:: What you should do ::
Repeat each line exactly as it is written.

:: Recorded data ::
◇ ◇ ◇ ◇
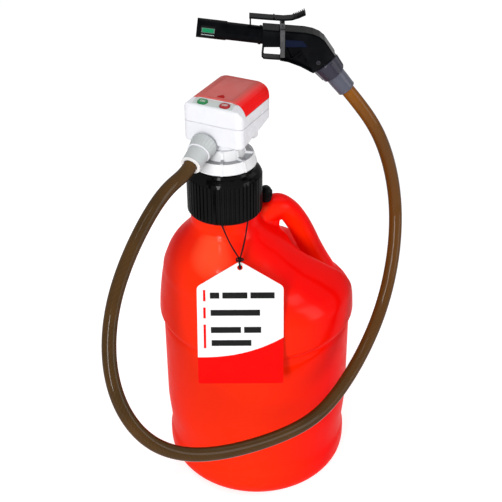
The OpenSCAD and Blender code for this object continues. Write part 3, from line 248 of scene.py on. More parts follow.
def calculate(tree, operation, first, second):
    return addNode(tree, "Math", {0: first, 1: second}, operation=operation).outputs[0]


def within(tree, value, low, high):
    # 1 where the value lies between low and high
    above = calculate(tree, "GREATER_THAN", value, low)
    return calculate(tree, "MULTIPLY", above, calculate(tree, "LESS_THAN", value, high))


def dotProduct(tree, first, second):
    return addNode(tree, "VectorMath", {0: first, 1: second}, operation="DOT_PRODUCT").outputs["Value"]


def turnedTo(tree, way):
    # how far the surface looks along a fixed direction of the object
    return dotProduct(tree, addNode(tree, "NewGeometry").outputs["Normal"], way)


def readAlong(tree, matrix, axis):
    # distance in metres from a frame's origin, along one of its axes
    spot = addNode(tree, "VectorMath", {0: addNode(tree, "TexCoord").outputs["Object"],
                                        1: tuple(matrix.translation)}, operation="SUBTRACT").outputs["Vector"]
    return dotProduct(tree, spot, tuple(matrix.to_3x3().col[axis]))


def noise(tree, scale, detail=3, stretch=None):
    spot = addNode(tree, "TexCoord").outputs["Object"]
    if stretch:
        spot = addNode(tree, "Mapping", {"Vector": spot, "Scale": stretch}).outputs["Vector"]
    return addNode(tree, "TexNoise", {"Vector": spot, "Scale": scale, "Detail": detail}).outputs["Fac"]


def stripes(tree, turn, scale, distortion):
    # slanted stripes over the UV map, for a braid or a cord's lay
    along = addNode(tree, "UVMap").outputs["UV"]
    turned = addNode(tree, "Mapping", {"Vector": along, "Rotation": (0, 0, turn)}).outputs["Vector"]
    inputs = {"Vector": turned, "Scale": scale, "Distortion": distortion}
    return addNode(tree, "TexWave", inputs).outputs["Fac"]


def spread(tree, value, low, high, fromLow=0.3, fromHigh=0.7):
    return addNode(tree, "MapRange", {"Value": value, "From Min": fromLow, "From Max": fromHigh,
                                      "To Min": low, "To Max": high}).outputs["Result"]


def mixColours(tree, factor, first, second):
    node = addNode(tree, "Mix", data_type="RGBA")
    for socket, value in ((node.inputs[0], factor), (node.inputs[6], first), (node.inputs[7], second)):
        if hasattr(value, "is_output"):
            tree.links.new(value, socket)
        elif isinstance(value, (tuple, list)):
            socket.default_value = (*value[:3], 1)
        else:
            socket.default_value = value
    return node.outputs[2]


def setPlain(shader, **values):
    for key, value in values.items():
        shader.inputs[key.replace("_", " ")].default_value = value


def setLinked(tree, shader, **sources):
    for key, source in sources.items():
        tree.links.new(source, shader.inputs[key.replace("_", " ")])


def ownColour(shader):
    return shader.inputs["Base Color"].links[0].from_socket


def addRelief(tree, shader, height, depth, edge=0.0, strength=0.4):
    # bump from a height, over edges that are rounded in the shading
    inputs = {"Height": height, "Distance": depth, "Strength": strength}
    if edge:
        inputs["Normal"] = addNode(tree, "Bevel", {"Radius": edge}, samples=6).outputs["Normal"]
    setLinked(tree, shader, Normal=addNode(tree, "Bump", inputs).outputs["Normal"])


def mouldedPlastic(name, colour, roughness, drift=0.06, grain=900, depth=0.00003, edge=0.0006, coat=0.0,
                   specular=0.4, flow=18):
    # moulded plastic: the colour drifts slightly, the gloss varies, and the skin has a fine grain
    material, tree, shader = startMaterial(name)
    cloud = noise(tree, flow, 2)
    pale = tuple(min(1, c * (1 + drift) + drift * 0.02) for c in colour)
    deep = tuple(c * (1 - drift) for c in colour)
    setLinked(tree, shader, Base_Color=mixColours(tree, spread(tree, cloud, 0, 1), deep, pale))
    fine = noise(tree, grain, 3)
    gloss = spread(tree, noise(tree, flow * 4, 4), roughness * 0.85, roughness * 1.2)
    setLinked(tree, shader, Roughness=gloss)
    addRelief(tree, shader, fine, depth, edge)
    setPlain(shader, Coat_Weight=coat, Specular_IOR_Level=specular)
    return material, tree, shader


def brushedMetal(name, colour, roughness, stretch=(1, 1, 12)):
    # drawn metal: fine scratches along one way change the gloss and the height
    material, tree, shader = startMaterial(name)
    lines = noise(tree, 400, 4, stretch)
    pale = tuple(min(1, c * 1.15) for c in colour)
    setLinked(tree, shader, Roughness=spread(tree, lines, roughness * 0.7, roughness * 1.4),
              Base_Color=mixColours(tree, lines, tuple(c * 0.8 for c in colour), pale))
    addRelief(tree, shader, lines, 0.00002, 0.0003)
    setPlain(shader, Metallic=1.0)
    return material


def dress(material, *names):
    # gives CAD nodes a material in place of their own
    for name in names:
        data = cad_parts[name].data
        data.materials.clear()
        data.materials.append(material)


def wear(piece, body, material, slot, *nodes):
    # a new piece's material, its body, and the nodes that it stands for; slot is not used
    piece.data.materials.clear()
    piece.data.materials.append(material)
    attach(piece, body)
    if nodes:
        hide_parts(*nodes)
    return piece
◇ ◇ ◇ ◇
:: Task solution ::
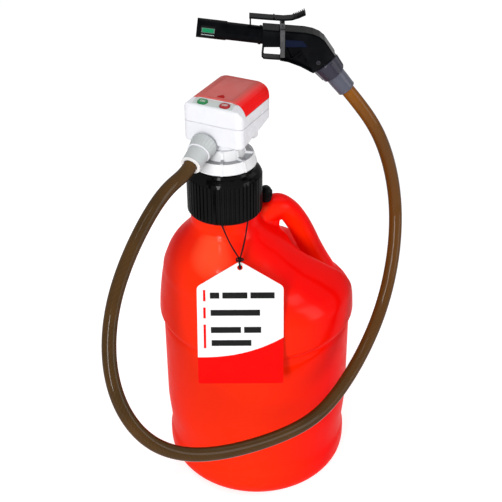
The OpenSCAD and Blender code for this object continues. Write part 3, from line 248 of scene.py on. More parts follow.
def calculate(tree, operation, first, second):
    return addNode(tree, "Math", {0: first, 1: second}, operation=operation).outputs[0]


def within(tree, value, low, high):
    # 1 where the value lies between low and high
    above = calculate(tree, "GREATER_THAN", value, low)
    return calculate(tree, "MULTIPLY", above, calculate(tree, "LESS_THAN", value, high))


def dotProduct(tree, first, second):
    return addNode(tree, "VectorMath", {0: first, 1: second}, operation="DOT_PRODUCT").outputs["Value"]


def turnedTo(tree, way):
    # how far the surface looks along a fixed direction of the object
    return dotProduct(tree, addNode(tree, "NewGeometry").outputs["Normal"], way)


def readAlong(tree, matrix, axis):
    # distance in metres from a frame's origin, along one of its axes
    spot = addNode(tree, "VectorMath", {0: addNode(tree, "TexCoord").outputs["Object"],
                                        1: tuple(matrix.translation)}, operation="SUBTRACT").outputs["Vector"]
    return dotProduct(tree, spot, tuple(matrix.to_3x3().col[axis]))


def noise(tree, scale, detail=3, stretch=None):
    spot = addNode(tree, "TexCoord").outputs["Object"]
    if stretch:
        spot = addNode(tree, "Mapping", {"Vector": spot, "Scale": stretch}).outputs["Vector"]
    return addNode(tree, "TexNoise", {"Vector": spot, "Scale": scale, "Detail": detail}).outputs["Fac"]


def stripes(tree, turn, scale, distortion):
    # slanted stripes over the UV map, for a braid or a cord's lay
    along = addNode(tree, "UVMap").outputs["UV"]
    turned = addNode(tree, "Mapping", {"Vector": along, "Rotation": (0, 0, turn)}).outputs["Vector"]
    inputs = {"Vector": turned, "Scale": scale, "Distortion": distortion}
    return addNode(tree, "TexWave", inputs).outputs["Fac"]


def spread(tree, value, low, high, fromLow=0.3, fromHigh=0.7):
    return addNode(tree, "MapRange", {"Value": value, "From Min": fromLow, "From Max": fromHigh,
                                      "To Min": low, "To Max": high}).outputs["Result"]


def mixColours(tree, factor, first, second):
    node = addNode(tree, "Mix", data_type="RGBA")
    for socket, value in ((node.inputs[0], factor), (node.inputs[6], first), (node.inputs[7], second)):
        if hasattr(value, "is_output"):
            tree.links.new(value, socket)
        elif isinstance(value, (tuple, list)):
            socket.default_value = (*value[:3], 1)
        else:
            socket.default_value = value
    return node.outputs[2]


def setPlain(shader, **values):
    for key, value in values.items():
        shader.inputs[key.replace("_", " ")].default_value = value


def setLinked(tree, shader, **sources):
    for key, source in sources.items():
        tree.links.new(source, shader.inputs[key.replace("_", " ")])


def ownColour(shader):
    return shader.inputs["Base Color"].links[0].from_socket


def addRelief(tree, shader, height, depth, edge=0.0, strength=0.4):
    # bump from a height, over edges that are rounded in the shading
    inputs = {"Height": height, "Distance": depth, "Strength": strength}
    if edge:
        inputs["Normal"] = addNode(tree, "Bevel", {"Radius": edge}, samples=6).outputs["Normal"]
    setLinked(tree, shader, Normal=addNode(tree, "Bump", inputs).outputs["Normal"])


def mouldedPlastic(name, colour, roughness, drift=0.06, grain=900, depth=0.00003, edge=0.0006, coat=0.0,
                   specular=0.4, flow=18):
    # moulded plastic: the colour drifts slightly, the gloss varies, and the skin has a fine grain
    material, tree, shader = startMaterial(name)
    cloud = noise(tree, flow, 2)
    pale = tuple(min(1, c * (1 + drift) + drift * 0.02) for c in colour)
    deep = tuple(c * (1 - drift) for c in colour)
    setLinked(tree, shader, Base_Color=mixColours(tree, spread(tree, cloud, 0, 1), deep, pale))
    fine = noise(tree, grain, 3)
    gloss = spread(tree, noise(tree, flow * 4, 4), roughness * 0.85, roughness * 1.2)
    setLinked(tree, shader, Roughness=gloss)
    addRelief(tree, shader, fine, depth, edge)
    setPlain(shader, Coat_Weight=coat, Specular_IOR_Level=specular)
    return material, tree, shader


def brushedMetal(name, colour, roughness, stretch=(1, 1, 12)):
    # drawn metal: fine scratches along one way change the gloss and the height
    material, tree, shader = startMaterial(name)
    lines = noise(tree, 400, 4, stretch)
    pale = tuple(min(1, c * 1.15) for c in colour)
    setLinked(tree, shader, Roughness=spread(tree, lines, roughness * 0.7, roughness * 1.4),
              Base_Color=mixColours(tree, lines, tuple(c * 0.8 for c in colour), pale))
    addRelief(tree, shader, lines, 0.00002, 0.0003)
    setPlain(shader, Metallic=1.0)
    return material


def dress(material, *names):
    # gives CAD nodes a material in place of their own
    for name in names:
        data = cad_parts[name].data
        data.materials.clear()
        data.materials.append(material)


def wear(piece, body, material, slot, *nodes):
    # a new piece's material, its body, and the nodes that it stands for; slot is not used
    piece.data.materials.clear()
    piece.data.materials.append(material)
    attach(piece, body)
    if nodes:
        hide_parts(*nodes)
    return piece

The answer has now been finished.